(Exercise) Copy out all lines that carry the word "code".
-------- Records for the task --------
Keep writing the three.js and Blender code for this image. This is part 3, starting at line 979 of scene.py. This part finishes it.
--------
-------- Records for the task --------
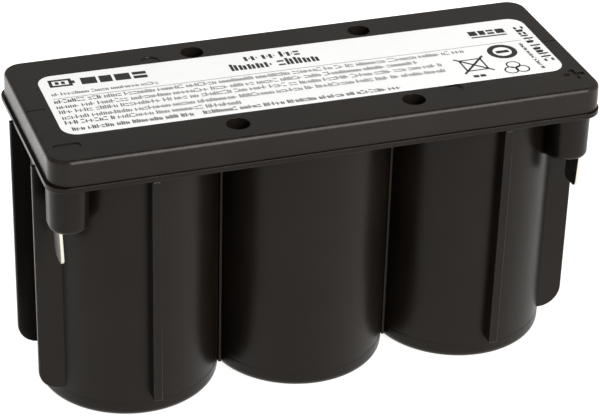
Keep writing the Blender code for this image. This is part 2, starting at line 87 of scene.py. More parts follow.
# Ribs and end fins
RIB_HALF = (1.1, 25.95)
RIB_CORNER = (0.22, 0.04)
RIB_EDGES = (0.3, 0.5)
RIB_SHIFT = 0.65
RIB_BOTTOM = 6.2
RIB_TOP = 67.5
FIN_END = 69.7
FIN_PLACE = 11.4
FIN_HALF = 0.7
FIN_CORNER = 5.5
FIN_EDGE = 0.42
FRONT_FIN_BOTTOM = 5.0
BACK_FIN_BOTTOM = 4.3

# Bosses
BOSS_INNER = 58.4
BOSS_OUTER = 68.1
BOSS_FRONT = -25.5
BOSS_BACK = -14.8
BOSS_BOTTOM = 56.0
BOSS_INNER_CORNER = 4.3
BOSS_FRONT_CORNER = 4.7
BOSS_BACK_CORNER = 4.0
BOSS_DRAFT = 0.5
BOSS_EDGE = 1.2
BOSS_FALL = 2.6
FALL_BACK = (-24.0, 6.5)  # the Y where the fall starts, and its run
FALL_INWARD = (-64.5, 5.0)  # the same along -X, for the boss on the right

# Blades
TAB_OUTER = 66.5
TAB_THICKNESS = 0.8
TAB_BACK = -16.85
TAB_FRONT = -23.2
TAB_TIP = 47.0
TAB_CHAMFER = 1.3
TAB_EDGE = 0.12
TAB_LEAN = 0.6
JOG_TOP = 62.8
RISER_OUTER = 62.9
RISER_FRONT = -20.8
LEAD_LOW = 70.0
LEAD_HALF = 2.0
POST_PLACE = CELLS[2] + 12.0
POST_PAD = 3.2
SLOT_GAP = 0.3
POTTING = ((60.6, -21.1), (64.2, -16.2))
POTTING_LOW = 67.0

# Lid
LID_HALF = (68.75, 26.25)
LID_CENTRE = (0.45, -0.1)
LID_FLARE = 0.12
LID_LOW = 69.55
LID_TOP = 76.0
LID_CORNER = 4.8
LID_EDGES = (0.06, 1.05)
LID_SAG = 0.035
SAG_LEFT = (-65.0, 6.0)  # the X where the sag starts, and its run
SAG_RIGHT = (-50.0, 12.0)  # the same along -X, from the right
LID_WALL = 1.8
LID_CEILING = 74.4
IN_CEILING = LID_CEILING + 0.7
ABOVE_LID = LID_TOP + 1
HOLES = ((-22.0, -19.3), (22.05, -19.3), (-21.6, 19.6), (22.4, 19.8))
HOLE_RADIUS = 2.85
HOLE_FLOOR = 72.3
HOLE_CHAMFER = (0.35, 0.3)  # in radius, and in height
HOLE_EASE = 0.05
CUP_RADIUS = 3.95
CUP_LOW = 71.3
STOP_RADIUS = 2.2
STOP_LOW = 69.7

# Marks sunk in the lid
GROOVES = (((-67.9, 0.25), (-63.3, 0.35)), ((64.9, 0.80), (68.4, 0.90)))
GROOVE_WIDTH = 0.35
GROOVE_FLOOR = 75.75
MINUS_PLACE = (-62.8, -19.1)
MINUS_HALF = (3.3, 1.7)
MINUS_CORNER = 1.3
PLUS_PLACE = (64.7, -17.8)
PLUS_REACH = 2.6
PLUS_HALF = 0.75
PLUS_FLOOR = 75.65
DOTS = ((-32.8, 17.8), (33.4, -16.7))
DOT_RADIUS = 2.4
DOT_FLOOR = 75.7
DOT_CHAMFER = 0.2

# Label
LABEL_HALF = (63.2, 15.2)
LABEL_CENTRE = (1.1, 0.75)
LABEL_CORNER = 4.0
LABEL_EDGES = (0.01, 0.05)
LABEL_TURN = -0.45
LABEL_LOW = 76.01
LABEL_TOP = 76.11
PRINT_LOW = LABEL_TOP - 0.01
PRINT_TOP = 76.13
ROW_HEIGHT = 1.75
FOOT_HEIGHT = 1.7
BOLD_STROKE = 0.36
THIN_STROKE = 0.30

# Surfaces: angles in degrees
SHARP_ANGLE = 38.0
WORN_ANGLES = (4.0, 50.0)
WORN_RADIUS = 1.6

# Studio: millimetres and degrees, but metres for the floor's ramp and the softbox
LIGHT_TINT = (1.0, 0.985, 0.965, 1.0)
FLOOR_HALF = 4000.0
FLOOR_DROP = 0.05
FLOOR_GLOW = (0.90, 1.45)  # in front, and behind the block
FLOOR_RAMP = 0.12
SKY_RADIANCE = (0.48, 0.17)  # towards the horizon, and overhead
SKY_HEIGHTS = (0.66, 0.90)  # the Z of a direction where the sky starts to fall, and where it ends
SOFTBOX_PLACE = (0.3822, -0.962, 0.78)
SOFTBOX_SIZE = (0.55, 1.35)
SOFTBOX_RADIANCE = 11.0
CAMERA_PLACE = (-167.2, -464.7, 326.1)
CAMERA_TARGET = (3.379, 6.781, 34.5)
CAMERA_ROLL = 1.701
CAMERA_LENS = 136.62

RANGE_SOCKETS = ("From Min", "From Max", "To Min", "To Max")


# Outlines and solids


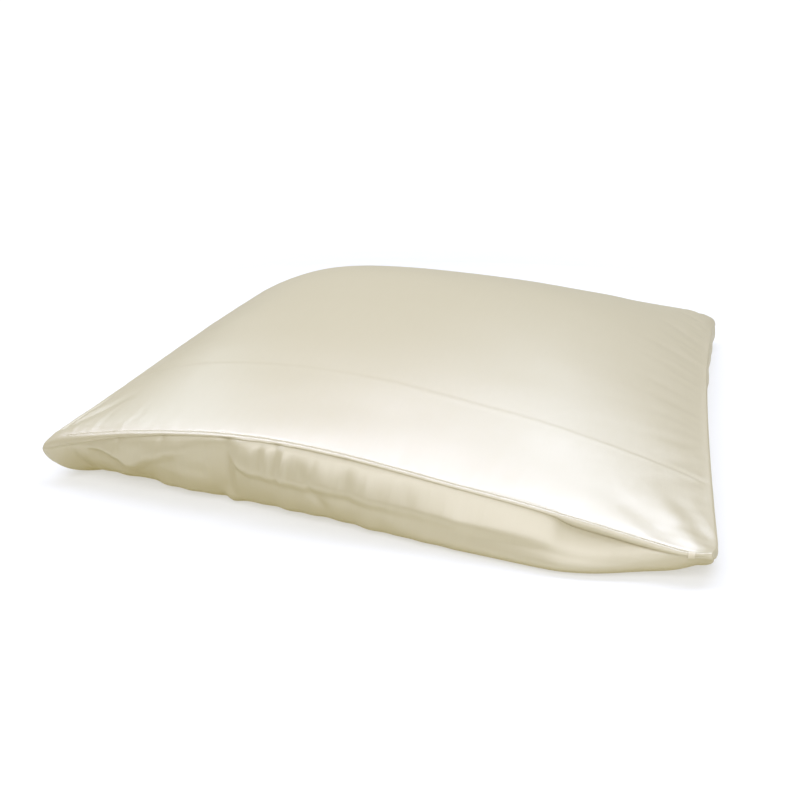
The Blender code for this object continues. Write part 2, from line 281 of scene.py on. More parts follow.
--------
(In response)
Keep writing the three.js and Blender code for this image. This is part 3, starting at line 979 of scene.py. This part finishes it.
Keep writing the Blender code for this image. This is part 2, starting at line 87 of scene.py. More parts follow.
The Blender code for this object continues. Write part 2, from line 281 of scene.py on. More parts follow.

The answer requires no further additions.